Reskinning of large Orbicella faveolata in the wake of SCTLD

Stony corals (Scleractinia spp.) are a critically important group of species that engineered the foundation of Florida’s Coral Reef (FCR) over 10,000 years ago. The FCR serves as a natural breakwater for extreme weather events, an economic well for the South Florida tourism, and an ecological hotspot for marine life. Recently, numerous biotic, abiotic, and anthropogenic stressors have combined to dramatically reduce the health and ecosystem function of these organisms. Currently spreading through the Caribbean, Stony Coral Tissue Loss Disease (SCTLD) has proved to be especially damaging given its high transmission rate and interspecies lethality since it first appeared off the coast of Miami in 2014.
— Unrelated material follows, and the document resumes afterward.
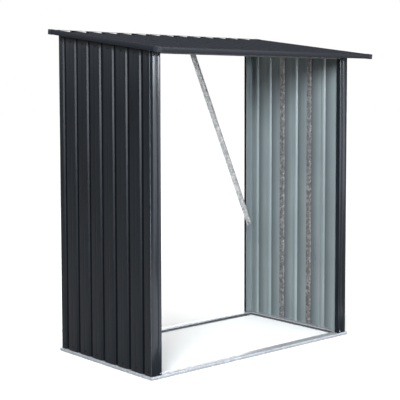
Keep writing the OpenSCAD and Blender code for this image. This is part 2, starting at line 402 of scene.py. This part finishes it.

Southeast Florida is home to over 100 live large (>2m length), reef-building coral that have survived pressures placed on them for up to 320 years However, many have recently lost considerable live tissue from SCTLD since 2014 and 13 have died completely. Once a colony dies, its surface becomes colonized by other organisms and bioerosion of the structure is accelerated. Restoring these large corals with live coral tissue will replace their lost ecosystem function, stave off bioerosion, and allow them to grow and continue providing habitat.

Monthly monitoring of 100 large corals has provided an opportunity to collect loose fragments from these large, resilient individuals that would normally die and use them to restore other structures. Therefore, this study aims to propagate and outplant resilient Orbicella faveolata (OFAV) corals of opportunity on large recently dead OFAV skeletons. In total, Fragments from 10 colonies are planned to create 550 outplants.

These large colonies represent an important genetic stock of SCLTD-resistant donors for future restoration efforts. If successful, the reskinning of bouldering corals could be a gateway to a new generation of disease-resistant colonies better adapted for future stress events.